* start Information provided *

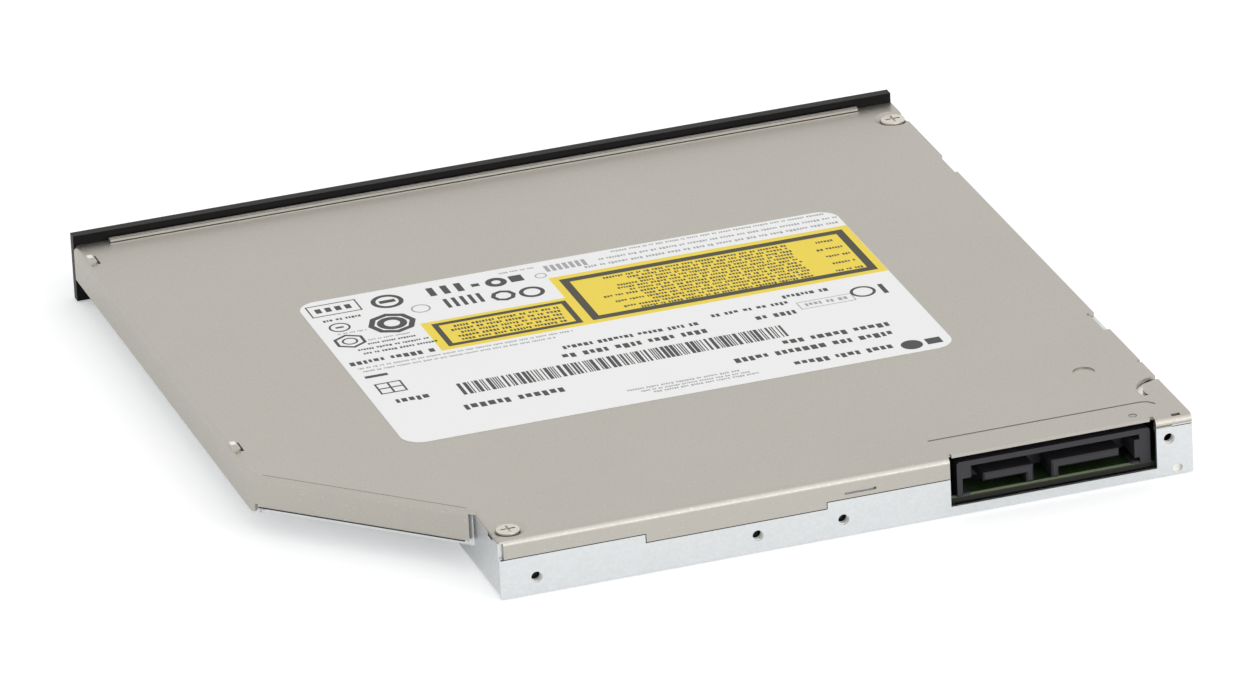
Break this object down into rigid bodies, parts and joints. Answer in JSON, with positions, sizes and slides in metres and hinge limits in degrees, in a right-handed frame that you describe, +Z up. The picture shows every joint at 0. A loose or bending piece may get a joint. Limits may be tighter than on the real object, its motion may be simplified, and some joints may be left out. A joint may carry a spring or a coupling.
{
  "type": "slim internal dvd writer",
  "caption": "Slim tray-loading optical disc writer for a laptop bay: folded steel covers with a chamfered wing, black bezel, sliding tray, keyed host connector.",
  "frame": {"origin": "bottom centre of the drive with its tray shut", "axes": "+Z up out of the labelled top sheet, -Y towards the bezel and the way the tray opens, +Y towards the host connector, +X towards the thin wing"},
  "size_m": [0.128, 0.1262, 0.0105],
  "materials": {
    "sheet_top": "satin zinc-plated sheet",
    "sheet_bottom": "bright zinc-plated sheet",
    "label_stock": "coated paper label with fields of colour",
    "screw_steel": "nickel-plated screw",
    "rail_steel": "stainless strip",
    "post_steel": "turned steel",
    "board_green": "glass-fibre board with solder mask",
    "small_parts": "moulded chips and sockets",
    "connector_plastic": "glass-filled moulding",
    "contact_gold": "gilt",
    "ribbon_film": "film ribbon",
    "tray_plastic": "moulded, fine texture",
    "bezel_plastic": "moulded, satin black",
    "button_plastic": "satin black",
    "led_clear": "clear light guide",
    "tray_plate": "rolled sheet",
    "chassis_steel": "zinc-plated plate",
    "rod_steel": "ground rod",
    "motor_steel": "plated steel",
    "winding": "enamelled copper wire on an iron core",
    "rubber_black": "soft grommet",
    "coil_box": "coil box",
    "turntable": "steel cup with moulded turntable",
    "claw_plastic": "natural acetal",
    "sled_metal": "die casting",
    "lens_frame": "liquid-crystal polymer",
    "lens_clear": "coated lens",
    "lever_plastic": "natural acetal"
  },
  "bodies": {
    "housing": {"top_cover": "sheet_top", "bottom_cover": "sheet_bottom", "label": "label_stock", "cover_screws": "screw_steel", "outer_rail_left": "rail_steel", "outer_rail_right": "rail_steel", "catch_post": "post_steel", "host_board": "board_green", "host_board_parts": "small_parts", "host_board_screws": "screw_steel", "host_connector": "connector_plastic", "connector_contacts": "contact_gold", "ribbon_lower": "ribbon_film"},
    "rail_left": {"middle_rail_left": "rail_steel"},
    "rail_right": {"middle_rail_right": "rail_steel"},
    "tray": {"tray_frame": "tray_plastic", "bezel": "bezel_plastic", "led_window": "led_clear", "switch_board": "board_green", "undercover": "tray_plate", "undercover_screws": "screw_steel", "traverse_chassis": "chassis_steel", "rod_holders": "connector_plastic", "guide_rod_inner": "rod_steel", "guide_rod_outer": "rod_steel", "motor_base": "motor_steel", "stator": "winding", "stepper_motor": "motor_steel", "dampers": "rubber_black", "damper_screws": "screw_steel", "main_board": "board_green", "main_board_chips": "small_parts", "main_board_screws": "screw_steel", "solenoid": "coil_box"},
    "button": {"eject_button": "button_plastic"},
    "spindle": {"rotor": "turntable"},
    "claw_a": {"claw_1": "claw_plastic"},
    "claw_b": {"claw_2": "claw_plastic"},
    "claw_c": {"claw_3": "claw_plastic"},
    "pickup": {"pickup_sled": "sled_metal", "pickup_magnets": "post_steel"},
    "focus": {"lens_holder": "lens_frame", "lens": "lens_clear"},
    "screw": {"lead_screw": "rod_steel"},
    "latch": {"latch_lever": "lever_plastic"},
    "plunger": {"solenoid_plunger": "post_steel"}
  },
  "joints": [
    {"name": "tray_slide", "type": "slide", "parent": "housing", "child": "tray", "axis": [0, -1, 0], "range_m": [0, 0.118]},
    {"name": "rail_left_slide", "type": "slide", "parent": "housing", "child": "rail_left", "axis": [0, -1, 0], "range_m": [0, 0.059]},
    {"name": "rail_right_slide", "type": "slide", "parent": "housing", "child": "rail_right", "axis": [0, -1, 0], "range_m": [0, 0.059]},
    {"name": "eject_press", "type": "slide", "parent": "tray", "child": "button", "axis": [0, 1, 0], "range_m": [0, 0.0006], "stiffness_N_per_m": 300},
    {"name": "spindle_spin", "type": "hinge", "parent": "tray", "child": "spindle", "pos_m": [0, 0.001, 0.005], "axis": [0, 0, 1], "continuous": true},
    {"name": "pickup_slide", "type": "slide", "parent": "tray", "child": "pickup", "axis": [-0.7071, -0.7071, 0], "range_m": [0, 0.032]},
    {"name": "lens_focus", "type": "slide", "parent": "pickup", "child": "focus", "axis": [0, 0, 1], "range_m": [-0.0004, 0.0004], "stiffness_N_per_m": 60},
    {"name": "screw_spin", "type": "hinge", "parent": "tray", "child": "screw", "pos_m": [-0.00495, -0.03365, 0.0034], "axis": [-0.7071, -0.7071, 0], "range_deg": [0, 3841]},
    {"name": "plunger_slide", "type": "slide", "parent": "tray", "child": "plunger", "axis": [0, -1, 0], "range_m": [0, 0.00105]},
    {"name": "latch_turn", "type": "hinge", "parent": "tray", "child": "latch", "pos_m": [0.029, -0.04, 0.0022], "axis": [0, 0, 1], "range_deg": [0, 12.1]},
    {"name": "claw_a_slide", "type": "slide", "parent": "spindle", "child": "claw_a", "axis": [-1, 0, 0], "range_m": [0, 0.0004], "stiffness_N_per_m": 300},
    {"name": "claw_b_slide", "type": "slide", "parent": "spindle", "child": "claw_b", "axis": [0.5, -0.866, 0], "range_m": [0, 0.0004], "stiffness_N_per_m": 300},
    {"name": "claw_c_slide", "type": "slide", "parent": "spindle", "child": "claw_c", "axis": [0.5, 0.866, 0], "range_m": [0, 0.0004], "stiffness_N_per_m": 300}
  ],
  "couplings": [
    {"joint": "rail_left_slide", "follows": "tray_slide", "ratio": 0.5},
    {"joint": "rail_right_slide", "follows": "tray_slide", "ratio": 0.5},
    {"joint": "screw_spin", "follows": "pickup_slide", "rad_per_m": 2094.4},
    {"joint": "latch_turn", "follows": "plunger_slide", "rad_per_m": 200}
  ]
}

* end Information provided *

**Set exercise:**
Print the complete listing again, exactly as it stands.

**Exercise response:**
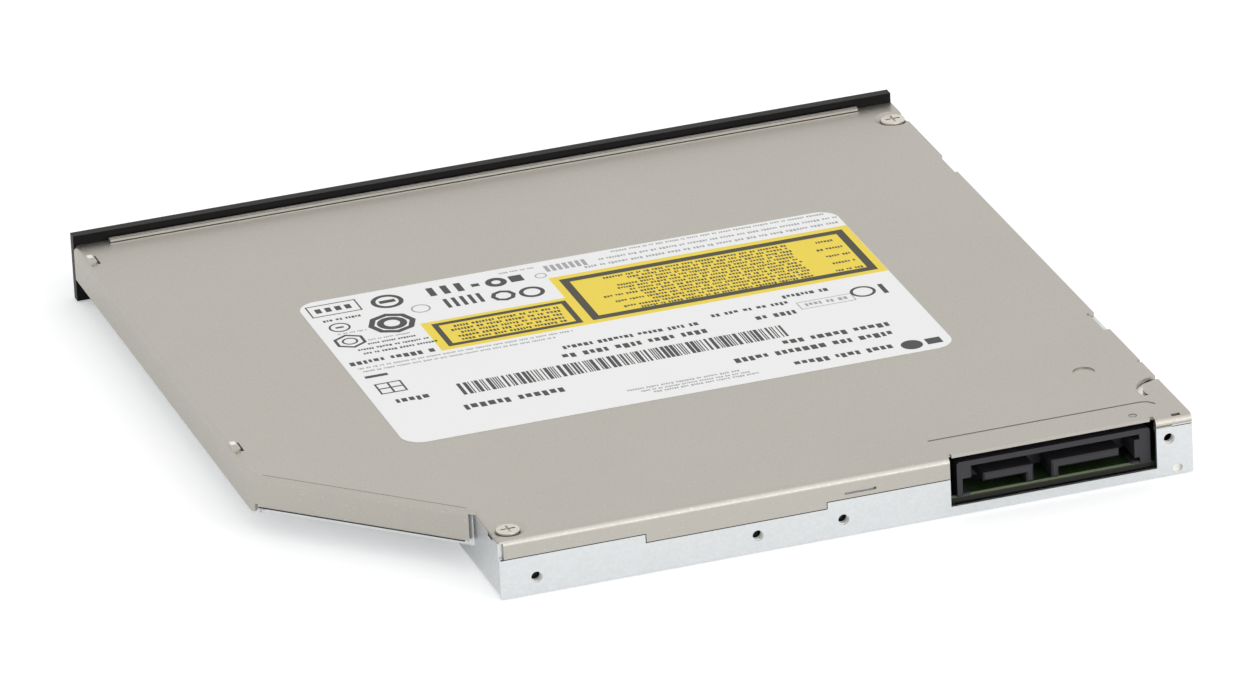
Break this object down into rigid bodies, parts and joints. Answer in JSON, with positions, sizes and slides in metres and hinge limits in degrees, in a right-handed frame that you describe, +Z up. The picture shows every joint at 0. A loose or bending piece may get a joint. Limits may be tighter than on the real object, its motion may be simplified, and some joints may be left out. A joint may carry a spring or a coupling.
{
  "type": "slim internal dvd writer",
  "caption": "Slim tray-loading optical disc writer for a laptop bay: folded steel covers with a chamfered wing, black bezel, sliding tray, keyed host connector.",
  "frame": {"origin": "bottom centre of the drive with its tray shut", "axes": "+Z up out of the labelled top sheet, -Y towards the bezel and the way the tray opens, +Y towards the host connector, +X towards the thin wing"},
  "size_m": [0.128, 0.1262, 0.0105],
  "materials": {
    "sheet_top": "satin zinc-plated sheet",
    "sheet_bottom": "bright zinc-plated sheet",
    "label_stock": "coated paper label with fields of colour",
    "screw_steel": "nickel-plated screw",
    "rail_steel": "stainless strip",
    "post_steel": "turned steel",
    "board_green": "glass-fibre board with solder mask",
    "small_parts": "moulded chips and sockets",
    "connector_plastic": "glass-filled moulding",
    "contact_gold": "gilt",
    "ribbon_film": "film ribbon",
    "tray_plastic": "moulded, fine texture",
    "bezel_plastic": "moulded, satin black",
    "button_plastic": "satin black",
    "led_clear": "clear light guide",
    "tray_plate": "rolled sheet",
    "chassis_steel": "zinc-plated plate",
    "rod_steel": "ground rod",
    "motor_steel": "plated steel",
    "winding": "enamelled copper wire on an iron core",
    "rubber_black": "soft grommet",
    "coil_box": "coil box",
    "turntable": "steel cup with moulded turntable",
    "claw_plastic": "natural acetal",
    "sled_metal": "die casting",
    "lens_frame": "liquid-crystal polymer",
    "lens_clear": "coated lens",
    "lever_plastic": "natural acetal"
  },
  "bodies": {
    "housing": {"top_cover": "sheet_top", "bottom_cover": "sheet_bottom", "label": "label_stock", "cover_screws": "screw_steel", "outer_rail_left": "rail_steel", "outer_rail_right": "rail_steel", "catch_post": "post_steel", "host_board": "board_green", "host_board_parts": "small_parts", "host_board_screws": "screw_steel", "host_connector": "connector_plastic", "connector_contacts": "contact_gold", "ribbon_lower": "ribbon_film"},
    "rail_left": {"middle_rail_left": "rail_steel"},
    "rail_right": {"middle_rail_right": "rail_steel"},
    "tray": {"tray_frame": "tray_plastic", "bezel": "bezel_plastic", "led_window": "led_clear", "switch_board": "board_green", "undercover": "tray_plate", "undercover_screws": "screw_steel", "traverse_chassis": "chassis_steel", "rod_holders": "connector_plastic", "guide_rod_inner": "rod_steel", "guide_rod_outer": "rod_steel", "motor_base": "motor_steel", "stator": "winding", "stepper_motor": "motor_steel", "dampers": "rubber_black", "damper_screws": "screw_steel", "main_board": "board_green", "main_board_chips": "small_parts", "main_board_screws": "screw_steel", "solenoid": "coil_box"},
    "button": {"eject_button": "button_plastic"},
    "spindle": {"rotor": "turntable"},
    "claw_a": {"claw_1": "claw_plastic"},
    "claw_b": {"claw_2": "claw_plastic"},
    "claw_c": {"claw_3": "claw_plastic"},
    "pickup": {"pickup_sled": "sled_metal", "pickup_magnets": "post_steel"},
    "focus": {"lens_holder": "lens_frame", "lens": "lens_clear"},
    "screw": {"lead_screw": "rod_steel"},
    "latch": {"latch_lever": "lever_plastic"},
    "plunger": {"solenoid_plunger": "post_steel"}
  },
  "joints": [
    {"name": "tray_slide", "type": "slide", "parent": "housing", "child": "tray", "axis": [0, -1, 0], "range_m": [0, 0.118]},
    {"name": "rail_left_slide", "type": "slide", "parent": "housing", "child": "rail_left", "axis": [0, -1, 0], "range_m": [0, 0.059]},
    {"name": "rail_right_slide", "type": "slide", "parent": "housing", "child": "rail_right", "axis": [0, -1, 0], "range_m": [0, 0.059]},
    {"name": "eject_press", "type": "slide", "parent": "tray", "child": "button", "axis": [0, 1, 0], "range_m": [0, 0.0006], "stiffness_N_per_m": 300},
    {"name": "spindle_spin", "type": "hinge", "parent": "tray", "child": "spindle", "pos_m": [0, 0.001, 0.005], "axis": [0, 0, 1], "continuous": true},
    {"name": "pickup_slide", "type": "slide", "parent": "tray", "child": "pickup", "axis": [-0.7071, -0.7071, 0], "range_m": [0, 0.032]},
    {"name": "lens_focus", "type": "slide", "parent": "pickup", "child": "focus", "axis": [0, 0, 1], "range_m": [-0.0004, 0.0004], "stiffness_N_per_m": 60},
    {"name": "screw_spin", "type": "hinge", "parent": "tray", "child": "screw", "pos_m": [-0.00495, -0.03365, 0.0034], "axis": [-0.7071, -0.7071, 0], "range_deg": [0, 3841]},
    {"name": "plunger_slide", "type": "slide", "parent": "tray", "child": "plunger", "axis": [0, -1, 0], "range_m": [0, 0.00105]},
    {"name": "latch_turn", "type": "hinge", "parent": "tray", "child": "latch", "pos_m": [0.029, -0.04, 0.0022], "axis": [0, 0, 1], "range_deg": [0, 12.1]},
    {"name": "claw_a_slide", "type": "slide", "parent": "spindle", "child": "claw_a", "axis": [-1, 0, 0], "range_m": [0, 0.0004], "stiffness_N_per_m": 300},
    {"name": "claw_b_slide", "type": "slide", "parent": "spindle", "child": "claw_b", "axis": [0.5, -0.866, 0], "range_m": [0, 0.0004], "stiffness_N_per_m": 300},
    {"name": "claw_c_slide", "type": "slide", "parent": "spindle", "child": "claw_c", "axis": [0.5, 0.866, 0], "range_m": [0, 0.0004], "stiffness_N_per_m": 300}
  ],
  "couplings": [
    {"joint": "rail_left_slide", "follows": "tray_slide", "ratio": 0.5},
    {"joint": "rail_right_slide", "follows": "tray_slide", "ratio": 0.5},
    {"joint": "screw_spin", "follows": "pickup_slide", "rad_per_m": 2094.4},
    {"joint": "latch_turn", "follows": "plunger_slide", "rad_per_m": 200}
  ]
}